Gentile ministro Roberto Cingolani, qualche giorno fa durante un’intervista rilasciata ad un giornalista, lei ha detto con una chiarezza cui gli italiani non sono abituati - sarà forse perché non è un politico di professione e perché prima di fare il ministro della Transizione Ecologica ha lavorato come fisico e dirigente d’azienda - che gli aumenti dei carburanti di queste settimane non sono motivati e che anzi, si tratta di una colossale truffa. Agli italiani e allo Stato. Ha poi spiegato che la crescita dei prezzi non è correlata alla realtà dei fatti drammatici di queste settimane, ma ad una spirale speculativa su cui guadagnano in pochi a spese delle imprese e dei cittadini.

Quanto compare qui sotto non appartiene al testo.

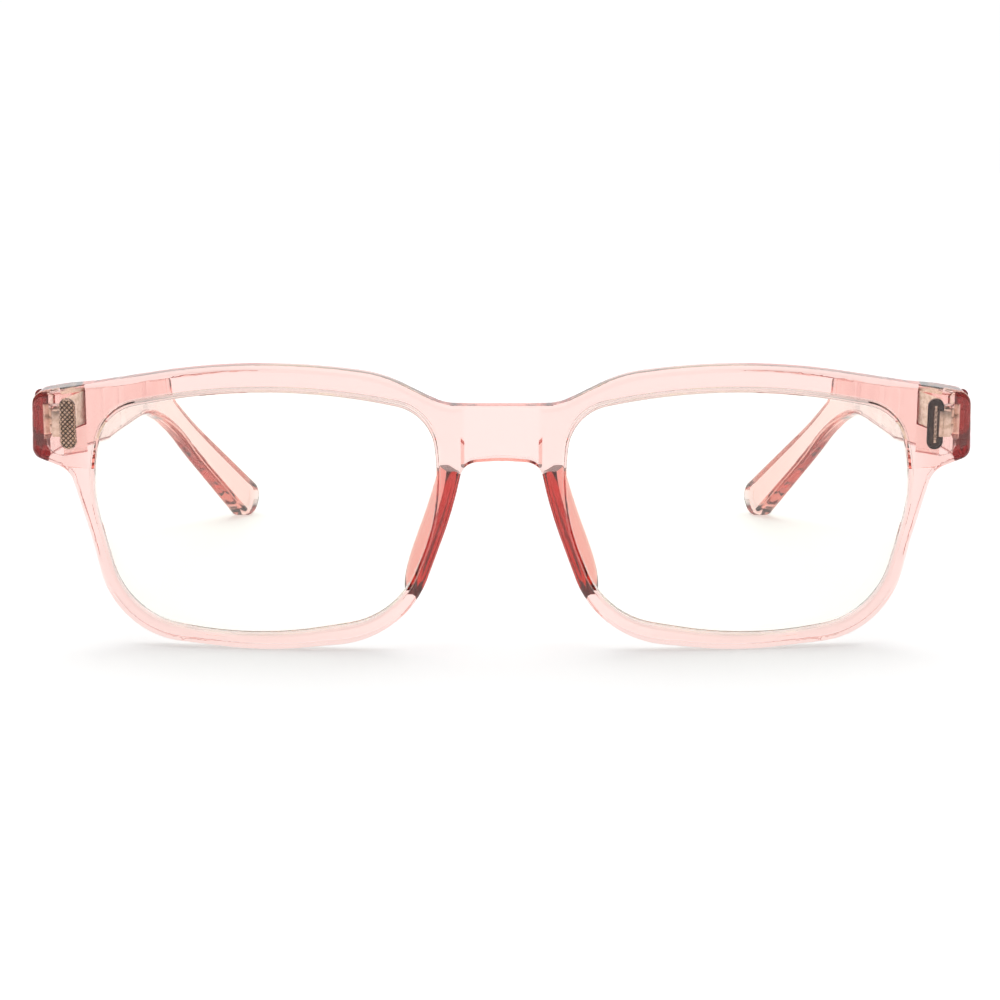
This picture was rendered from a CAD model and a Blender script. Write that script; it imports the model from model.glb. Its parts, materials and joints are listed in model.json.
# Blue light glasses in clear pink plastic, standing open on their rims and temple tips.
# Metres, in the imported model's own frame: the front faces -Y, the temples run back towards +Y.
import json
import math

import bpy
from mathutils import Matrix, Vector


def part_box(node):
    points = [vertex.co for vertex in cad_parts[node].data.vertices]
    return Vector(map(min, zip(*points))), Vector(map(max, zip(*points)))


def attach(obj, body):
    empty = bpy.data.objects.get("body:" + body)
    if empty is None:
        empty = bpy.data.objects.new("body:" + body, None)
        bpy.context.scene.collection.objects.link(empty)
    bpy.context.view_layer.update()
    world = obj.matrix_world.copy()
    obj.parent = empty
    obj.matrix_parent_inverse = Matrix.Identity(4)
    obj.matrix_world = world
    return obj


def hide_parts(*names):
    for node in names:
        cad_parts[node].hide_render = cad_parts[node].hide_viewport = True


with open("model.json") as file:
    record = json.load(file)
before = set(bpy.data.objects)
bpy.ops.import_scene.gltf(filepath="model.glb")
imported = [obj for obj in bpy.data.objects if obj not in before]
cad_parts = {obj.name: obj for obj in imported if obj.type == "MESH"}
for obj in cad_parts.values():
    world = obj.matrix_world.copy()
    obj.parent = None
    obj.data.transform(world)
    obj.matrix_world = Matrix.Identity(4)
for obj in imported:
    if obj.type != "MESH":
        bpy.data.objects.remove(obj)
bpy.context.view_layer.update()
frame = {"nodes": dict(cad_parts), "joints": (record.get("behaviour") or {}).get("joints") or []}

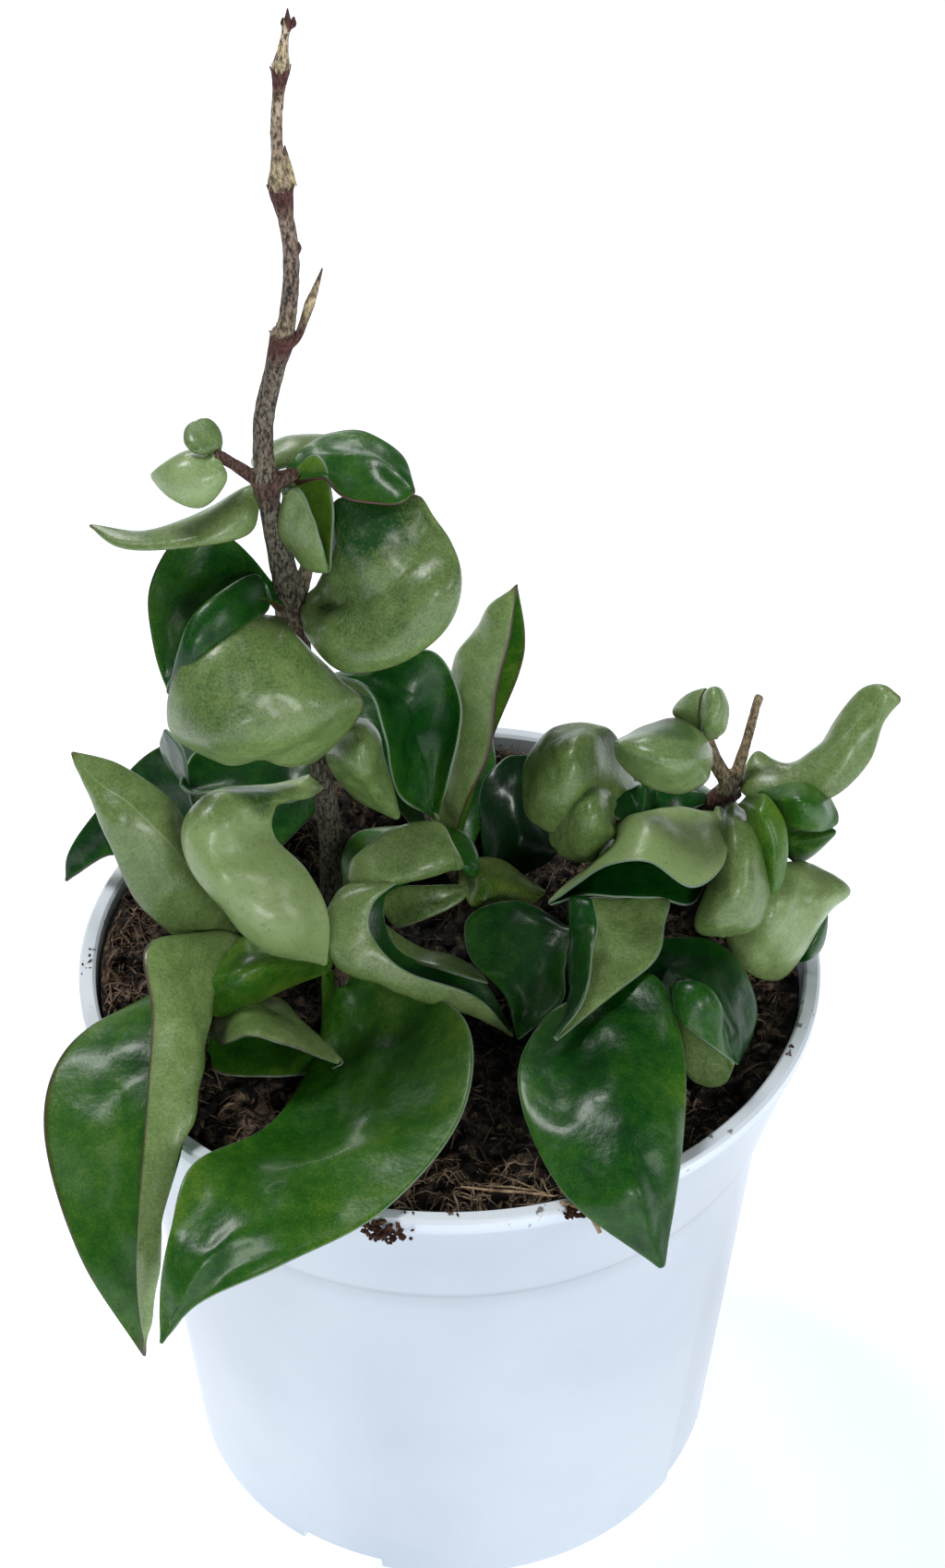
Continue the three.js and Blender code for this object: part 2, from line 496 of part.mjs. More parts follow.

Converrà che più ripugnante della guerra ci sono solo quelli che sulla guerra lucrano, speculano, si arricchiscono. Dopo le sue parole, precise e forti, sarebbe stato auspicabile che chi la intervistava le avesse chiesto che cosa, a questo punto, intendesse fare – da ministro - per bloccare le speculazioni. Perché la truffa è un reato. E i reati si perseguono. E dunque, immaginiamo, che in questa settimana accadrà qualcosa tipo «al mio segnale scatenate l’inferno» come nel film Il Gladiatore. Ecco: lei il segnale l’ha dato (e che segnale) e ora si attende che Guardia di Finanza e Procure agiscano. Magari con la stessa tempestività con cui la Commissione di Garanzia per gli scioperi ha bocciato quello che gli autotrasportatori, previsto per il 14 marzo, e bocciato perché mancava il preavviso di 25 giorni. Perché lo Stato, quando vuole, funziona. Potrebbe funzionare ancora meglio se cancellasse, data la situazione che lei ha raccontato, le accise : gravano per il 50% sul prezzo finale. Lei che non è politico di professione (quelli che in Italia hanno privilegi intoccabili ) avrà sorriso come la gran parte degli italiani, quando, nelle varie campagne elettorali i candidati promettono la cancellazione delle accise: siamo il Paese europeo dove si pagano le accise più alte.
Terremoti, crisi migratorie, emergenze varie. Ce le abbiamo tutte noi, ministro: e siccome in Italia le emergenze diventano permanenti c’è un’accisa che riguarda, appena, la guerra d’Etiopia del 1935. Insomma, un’accisa in Italia è per sempre. Certo, cancellarle sarebbe una mazzata pesante per il gettito (2 miliardi al mese) che lo Stato ne ricava: ma, come dire, i limoni sono stati spremuti abbastanza. E i sacrifici si chiedono dando l’esempio nel farli, Stato in primis. Converrà, infine: sciopero o non sciopero, il Paese - se si fermano gli autotrasportatori che non possono certo rifornire i camion rimettendoci di tasca propria - si blocca. Le filiere produttive, i rifornimenti alimentari, e tutto il lungo resto che compone in ampia parte l’economia italiana. Con la tensione sociale legata ad un filo sempre più sottile. Ora e subito, ministro: perché l’attesa che la spirale speculativa venga arrestata, in tutti i sensi, potrebbe essere lunga: la nebulosa dei vari cartelli, piattaforme, sigle, società che stabiliscono i prezzi dei carburanti (c’è pure l’Eni partecipata al 30 % dallo Stato che lei rappresenta) è peggio di quella della via Lattea nelle notti di pioggia. E non c’è più tempo, di ammuìna ne abbiamo sopportata fin troppa.